A Survey Monkey poll suggests that around 30% of Trump voters would reject a Clinton victory as illegitimate, with just under a third saying they would accept it.
Trump’s message has been a long time in the making, however, and seems to be the logical development of trends deep in post-1960s Republican and Democratic party politics. The apocalyptic calls from southern segregationists against civil rights; President Richard Nixon’s thinly veiled racist calls for law and order and espousal of a racist ‘southern strategy’; the FBI’s war on civil rights and black power; Ronald Reagan’s championing of coded racist ‘states rights’ at a rally in Philadelphia; Mississippi – the scene in 1964 of the killing of three civil rights activists; and the marrying of religion and politics in a new cold war against the ‘evil empire’ built a platform for Trump.
And in the 1990s, with the victory of Bill Clinton, the anti-globalists and puritanical purists felt the forces of UN and NAFTA darkness, led by Gingrich’s counter-revolutionary ‘contract with America’ and the general slide into the rejection of Clinton and Democrats, and their ethnically- and racially-diverse coalition, as legitimate actors on the political scene.

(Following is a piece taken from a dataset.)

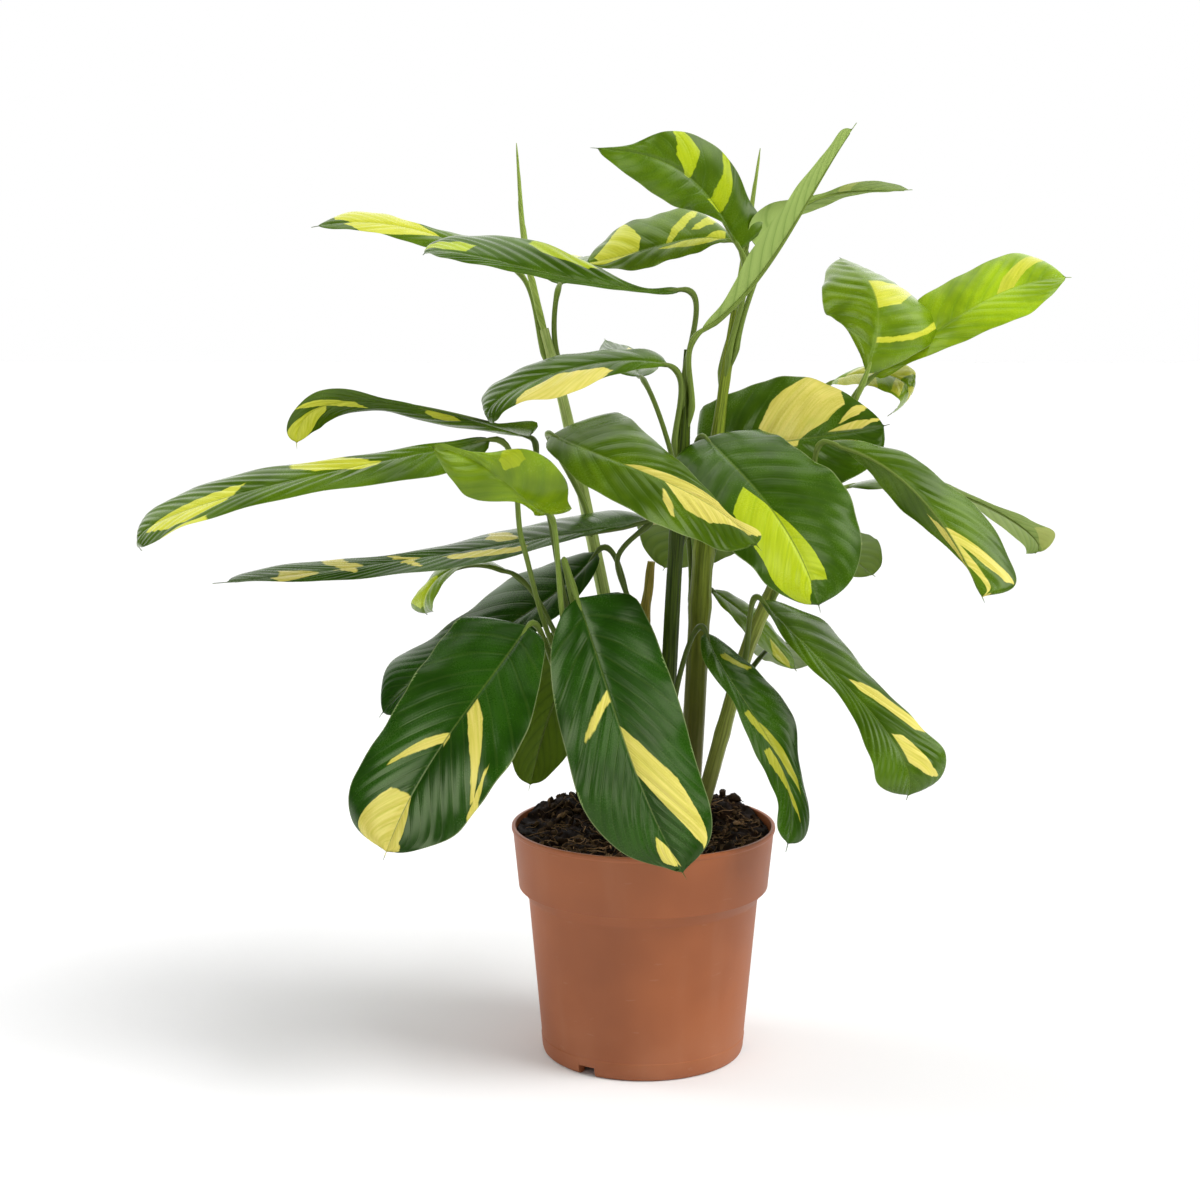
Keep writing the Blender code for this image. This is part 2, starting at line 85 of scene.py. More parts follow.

Mainstream party politics, dominated by big money and championing low taxes for the rich and small government for the working and middle classes, created the foundations of both of this election cycle’s insurgencies – led by Trump and Sanders. Both leaders claim the system is rigged against ordinary people and call for a revolution.
But anger and bitterness are almost exclusively the domain of the Trump campaign, whose white ethno-nationalist base seems to want a final showdown to win ‘their country’ back.